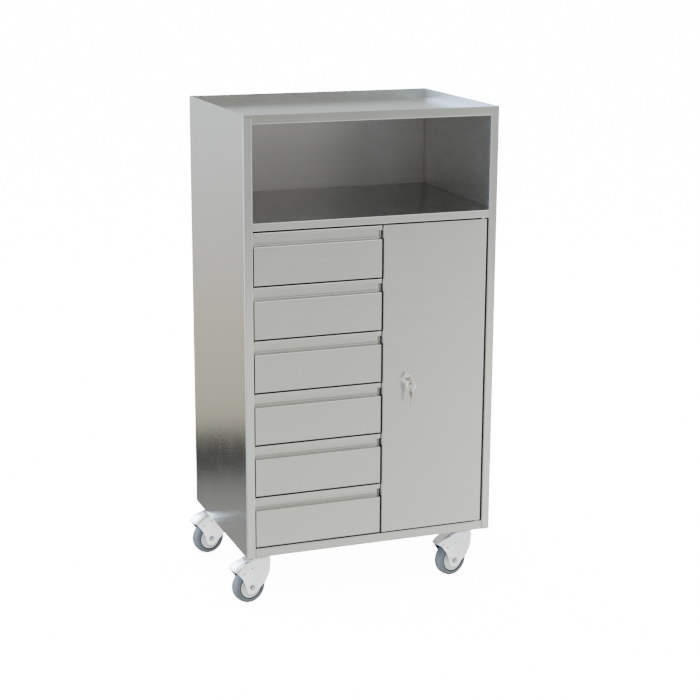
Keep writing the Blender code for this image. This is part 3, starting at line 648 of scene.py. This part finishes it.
def add_casters(finish):
    """Four casters from one set of shapes. The top stays with the cabinet, and the rest swivels."""
    kinds = [
        # kind, shape, finish, rounding of its edges, node, body, slot
        ("fork", fork(), "zinc", 0.0005, "caster_fork_{}", "caster_{}", "bright_zinc"),
        ("bolt", axle(), "bolt", 0.00015, "wheel_axle_{}", "caster_{}", "bright_zinc"),
        ("hub", hub(), "plastic", 0, "wheel_hub_{}", "rolling_wheel_{}", "hub_plastic"),
        ("tyre", tyre(), "rubber", 0, "wheel_tyre_{}", "rolling_wheel_{}", "tyre_rubber"),
        ("top", caster_top(), "zinc", 0.0003, "caster_plate_{}", "cabinet", "bright_zinc"),
    ]
    wheel_centre = Matrix.Translation((-TRAIL, 0, -AXLE_DROP))
    for kind, shape, look, edge, node, body, slot in kinds:
        if kind in DARK_RINGS:
            darken_ring(shape, *DARK_RINGS[kind])
        for corner in CORNERS:
            low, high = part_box(f"caster_plate_{corner}")
            place = Matrix.Translation(((low.x + high.x) / 2, (low.y + high.y) / 2, UNDERSIDE))
            if kind != "top":
                place = place @ Matrix.Rotation(CASTER_ANGLE, 4, "Z")
            if kind in ("bolt", "hub", "tyre"):
                place = place @ wheel_centre
            piece = show(f"look_{kind}_{corner}", shape.copy(), finish[look],
                         body.format(corner), node.format(corner), place)
            if kind in DARK_RINGS:
                piece.data.materials.append(finish["groove"])
            if edge:
                soften(piece, edge, 2, 40)
        shape.free()


# ---------------------------------------------------------------- lock and keys

def lock_face():
    """The lock's barrel with a turned and polished flange on the front of the door."""
    flange = [(0.00608, -0.0014), (0.0064, -0.0019), (0.0078, -0.0020), (0.0098, -0.0019), (0.0106, -0.0016)]
    barrel = [(0.0110, -0.0011), (0.0110, -0.0003), (0.0090, -0.0003), (0.0090, 0.0242), (0.00608, 0.0242)]
    return along_y(turned(flange + barrel, 64))


def lock_core():
    """The plug, with the slot that the key is in and the hole for the cam's screw."""
    plug = [(0, -0.0022), (0.0052, -0.0022), (0.0060, -0.0016), (0.0060, 0.0242), (0.0035, 0.0242)]
    hole = [(0.0035, 0.0270), (0.0018, 0.0270), (0.0018, 0.0190), (0, 0.0190)]
    slot = [(-0.0013, -0.0041), (0.0013, -0.0041), (0.0013, 0.0041), (-0.0013, 0.0041)]
    return cut(along_y(turned(plug + hole, 48)), prism(slot, "Y", -0.01, 0.0143))


def key():
    """A flat key along Y with its tip at +Y: round bow with a hole, cut blade and a groove in each face."""
    bow = arc((BOW_Y, 0), BOW_RADIUS, 24, 336, 40)
    blade = [(-0.0060, -0.0038), (0.0118, -0.0038), (0.0140, -0.0016), (0.0140, 0.0006), (0.0124, 0.0022)]
    tip_cuts = [(0.0106, 0.0022), (0.0096, 0.0032), (0.0080, 0.0014), (0.0062, 0.0014), (0.0050, 0.0030)]
    bow_cuts = [(0.0036, 0.0030), (0.0024, 0.0018), (0.0008, 0.0018), (-0.0006, 0.0038), (-0.0060, 0.0038)]
    body = prism(bow + vectors(*blade, *tip_cuts, *bow_cuts), "X", -KEY_THICKNESS / 2, KEY_THICKNESS / 2)
    hole = shifted(across_x(rod(KEY_HOLE_RADIUS, -0.01, 0.01, 32)), 0, KEY_HOLE_Y)
    groove = [(-0.0050, -0.0012), (0.0200, -0.0012), (0.0200, -0.0002), (-0.0050, -0.0002)]
    return cut(body, hole, prism(groove, "X", -0.0020, -0.0006), prism(groove, "X", 0.0006, 0.0020))


def split_ring():
    """Almost two turns of flattened wire side by side, which hang from their topmost point."""
    rings = []
    for step in range(RING_STEPS + 1):
        share = step / RING_STEPS
        angle = math.tau * RING_TURNS * share
        out = Vector((math.sin(angle), 0, math.cos(angle)))
        centre = out * RING_RADIUS + Vector((0, (share - 0.5) * RING_PITCH, -RING_RADIUS))
        ring = []
        for side in range(WIRE_SIDES):
            around = math.tau * side / WIRE_SIDES
            ring.append(centre + out * WIRE_RADIUS * WIRE_FLATNESS * math.cos(around)
                        + Vector((0, WIRE_RADIUS * math.sin(around), 0)))
        rings.append(ring)
    return skinned(rings)


def add_lock(finish):
    """The lock with a key in it, and a second key that hangs from the ring through the first one's hole."""
    at_lock = Matrix.Translation(LOCK)
    at_hole = Matrix.Translation(LOCK + Vector((0, KEY_HOLE_Y, 0)))
    below = Matrix.Translation(LOCK + Vector((0, KEY_HOLE_Y, -2 * RING_RADIUS)))
    hung = below @ Matrix.Rotation(-math.pi / 2, 4, "X") @ Matrix.Translation((0, -KEY_HOLE_Y, 0))
    pieces = [
        # name, shape, finish, rounding of its edges, node, body, slot, place
        ("lock_barrel", lock_face(), "chrome", LOCK_EDGE, "lock_housing", "door", "lock_chrome", at_lock),
        ("lock_plug", lock_core(), "chrome", LOCK_EDGE, "lock_plug", "lock_core", "lock_chrome", at_lock),
        ("key", key(), "nickel", KEY_EDGE, "key", "lock_core", "key_nickel", at_lock),
        ("key_ring", split_ring(), "chrome", 0, "key_ring", "ring", "lock_chrome", at_hole),
        ("hanging_key", key(), "nickel", KEY_EDGE, "spare_key", "hanging_key", "key_nickel", hung),
    ]
    for name, shape, look, edge, node, body, slot, place in pieces:
        piece = show(f"look_{name}", shape, finish[look], body, node, place)
        if edge:
            soften(piece, edge)


# ---------------------------------------------------------------- floor, light and camera

class Sky(Graph):
    """The world under construction: masks and ramps over the direction that is looked in."""

    def __init__(self):
        world = bpy.data.worlds.new("studio")
        super().__init__(world)
        bpy.context.scene.world = world
        self.direction = self.node("ShaderNodeTexCoord", output="Generated")

    def toward(self, x, y, z=0.0):
        """How far the direction points one way: 1 along it, 0 square to it."""
        values = {0: self.direction, 1: Vector((x, y, z)).normalized()}
        return self.node("ShaderNodeVectorMath", values, output="Value", operation="DOT_PRODUCT")

    def faded(self, source, low, high):
        """A mask that goes softly from 0 to 1 as the source goes from low to high."""
        return self.ranged(source, low, high, 0.0, 1.0, "SMOOTHSTEP")

    def patch(self, direction, edge, full):
        """A round mask about one direction: 0 outside its edge and 1 inside the full part, as cosines."""
        return self.faded(self.toward(*direction), edge, full)

    def ramp(self, source, stops):
        """A ramp from (place, level, tint) stops."""
        made = self.nodes.new("ShaderNodeValToRGB")
        while len(made.color_ramp.elements) < len(stops):
            made.color_ramp.elements.new(0.5)
        for element, (place, level, tint) in zip(made.color_ramp.elements, stops):
            element.position = place
            element.color = (*(level * part for part in tint), 1)
        self.links.new(source, made.inputs[0])
        return made.outputs[0]


def add_world():
    """Light from every direction, for the metal to mirror. Seen directly it is plain and near white."""
    sky = Sky()
    plain = (1, 1, 1)
    warm = (1, 0.99, 0.955)
    cool = (0.96, 0.985, 1.02)
    sand = (1, 0.925, 0.75)

    # From 0 straight down to 1 straight up. To the photo's camera, the fronts mirror the front half of the
    # world, and the left side and the tray mirror the half behind.
    height = sky.ranged(sky.toward(0, 0, 1), -1.0, 1.0, 0.0, 1.0)
    front = sky.ramp(height, [
        (0.00, 0.90, plain),
        (0.22, 1.60, plain),
        (0.34, 1.42, warm),
        (0.38, 1.32, warm),
        (0.41, 0.62, plain),
        (0.48, 0.50, plain),
        (0.55, 0.32, plain),
        (0.61, 0.46, warm),
        (0.64, 0.62, warm),
        (0.675, 1.20, sand),
        (0.72, 1.60, warm),
        (0.84, 2.00, cool),
        (1.00, 2.40, cool),
    ])
    behind = sky.ramp(height, [
        (0.00, 0.90, plain),
        (0.25, 1.55, plain),
        (0.30, 0.54, plain),
        (0.332, 0.40, warm),
        (0.340, 0.27, warm),
        (0.3435, 0.03, plain),
        (0.3515, 0.03, cool),
        (0.3570, 0.78, sand),
        (0.38, 0.89, sand),
        (0.41, 1.02, warm),
        (0.45, 1.32, cool),
        (0.54, 0.95, cool),
        (0.70, 1.00, cool),
        (1.00, 2.40, cool),
    ])
    # The front half also changes towards the right, from 0 straight ahead to 1 square to the right side
    across = sky.ramp(sky.toward(1, 0), [
        (0.00, 1.35, plain),
        (0.19, 1.30, plain),
        (0.27, 0.80, plain),
        (0.33, 1.08, plain),
        (0.365, 0.96, plain),
        (0.39, 1.04, plain),
        (0.43, 1.60, plain),
        (1.00, 1.70, plain),
    ])
    front = sky.mixed(1.0, front, across, "MULTIPLY")
    seen = sky.mixed(sky.patch((-0.2, 1.0), 0.0, 0.6), front, behind)

    below = sky.faded(height, 0.52, 0.46)
    above = sky.faded(height, 0.50, 0.54)
    patches = [
        # Shade low on the front left
        (sky.math("MULTIPLY", sky.patch((-0.5, -0.85), 0.70, 0.97), below), (0.72, 0.71, 0.70)),
        # Straight in front, to the right, and high on the front right
        (sky.patch((-0.12, -0.99, 0.05), 0.92, 0.965), (1.35, 1.36, 1.37)),
        (sky.patch((0.85, -0.5), 0.84, 0.97), (1.65, 1.68, 1.70)),
        (sky.patch((0.65, -0.55, 0.52), 0.86, 0.94), (2.1, 2.15, 2.2)),
        # Blue above the horizon at the back left, glare high over it for the forks' crowns, and the left
        (sky.math("MULTIPLY", sky.patch((-0.62, 0.78, 0.2), 0.76, 0.90), above), (2.2, 3.6, 6.2)),
        (sky.patch((-0.47, 0.69, 0.55), 0.88, 0.95), (9.0, 11.0, 13.5)),
        (sky.patch((-1.0, 0.0), 0.78, 0.94), (4.2, 5.0, 6.2)),
    ]
    for mask, colour in patches:
        seen = sky.mixed(mask, seen, (*colour, 1))
    camera_ray = sky.node("ShaderNodeLightPath", output="Is Camera Ray")
    sky.set(sky.nodes["Background"], {"Color": sky.mixed(camera_ray, seen, (15, 15, 15, 1))})


def add_floor():
    """A wide pale floor that glows a little, so that it stays near white. The metal doesn't mirror it."""
    shape = bmesh.new()
    corners = ((-FLOOR_REACH, -FLOOR_REACH), (FLOOR_REACH, -FLOOR_REACH), (FLOOR_REACH, FLOOR_REACH),
               (-FLOOR_REACH, FLOOR_REACH))
    shape.faces.new([shape.verts.new((x, y, FLOOR_HEIGHT)) for x, y in corners])
    glow = {"Emission Color": (1, 1, 1, 1), "Emission Strength": FLOOR_GLOW, "Specular IOR Level": 0.0}
    look = Look("pale_floor", (0.86, 0.86, 0.86), 0.0, 0.9, **glow)
    floor = object_of("studio_floor", shape, look.material)
    floor.visible_glossy = False
    floor.visible_diffuse = False


def add_lamps():
    """Soft lamps that the metal doesn't mirror."""
    for name, place, side, power, colour in LAMPS:
        light = bpy.data.lights.new(name, "AREA")
        light.shape = "RECTANGLE"
        light.size = side
        light.size_y = side
        light.energy = power
        light.color = colour
        lamp = link(bpy.data.objects.new(name, light))
        lamp.location = place
        lamp.rotation_euler = (LAMP_TARGET - Vector(place)).to_track_quat("-Z", "Y").to_euler()
        lamp.visible_glossy = False


def add_camera():
    camera = link(bpy.data.objects.new("camera", bpy.data.cameras.new("camera")))
    camera.data.lens = CAMERA_LENS
    camera.data.sensor_width = SENSOR_WIDTH
    turn = Matrix.Rotation(CAMERA_TURN, 4, "Z") @ Matrix.Rotation(CAMERA_TILT, 4, "X")
    camera.matrix_world = Matrix.Translation(CAMERA_PLACE) @ turn @ Matrix.Rotation(CAMERA_ROLL, 4, "Z")
    bpy.context.scene.camera = camera


def main():
    finish = finishes()
    dress_cad(finish)
    add_tray_seam(finish)
    add_casters(finish)
    add_lock(finish)
    add_world()
    add_floor()
    add_lamps()
    add_camera()


main()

Exercise requirements: In the listing above, please print only the lines from the first one to the line where "lock and keys" appears, exactly as written, both of those lines included.

Output of the task:
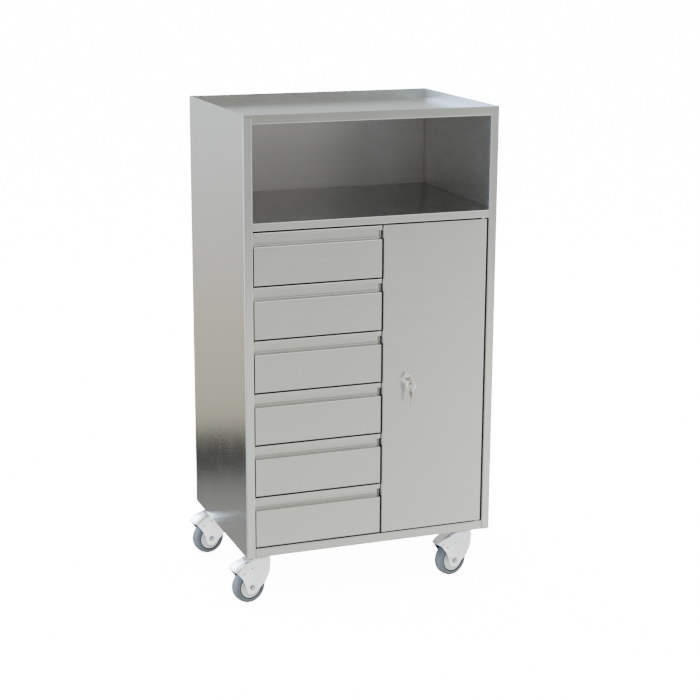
Keep writing the Blender code for this image. This is part 3, starting at line 648 of scene.py. This part finishes it.
def add_casters(finish):
    """Four casters from one set of shapes. The top stays with the cabinet, and the rest swivels."""
    kinds = [
        # kind, shape, finish, rounding of its edges, node, body, slot
        ("fork", fork(), "zinc", 0.0005, "caster_fork_{}", "caster_{}", "bright_zinc"),
        ("bolt", axle(), "bolt", 0.00015, "wheel_axle_{}", "caster_{}", "bright_zinc"),
        ("hub", hub(), "plastic", 0, "wheel_hub_{}", "rolling_wheel_{}", "hub_plastic"),
        ("tyre", tyre(), "rubber", 0, "wheel_tyre_{}", "rolling_wheel_{}", "tyre_rubber"),
        ("top", caster_top(), "zinc", 0.0003, "caster_plate_{}", "cabinet", "bright_zinc"),
    ]
    wheel_centre = Matrix.Translation((-TRAIL, 0, -AXLE_DROP))
    for kind, shape, look, edge, node, body, slot in kinds:
        if kind in DARK_RINGS:
            darken_ring(shape, *DARK_RINGS[kind])
        for corner in CORNERS:
            low, high = part_box(f"caster_plate_{corner}")
            place = Matrix.Translation(((low.x + high.x) / 2, (low.y + high.y) / 2, UNDERSIDE))
            if kind != "top":
                place = place @ Matrix.Rotation(CASTER_ANGLE, 4, "Z")
            if kind in ("bolt", "hub", "tyre"):
                place = place @ wheel_centre
            piece = show(f"look_{kind}_{corner}", shape.copy(), finish[look],
                         body.format(corner), node.format(corner), place)
            if kind in DARK_RINGS:
                piece.data.materials.append(finish["groove"])
            if edge:
                soften(piece, edge, 2, 40)
        shape.free()


# ---------------------------------------------------------------- lock and keys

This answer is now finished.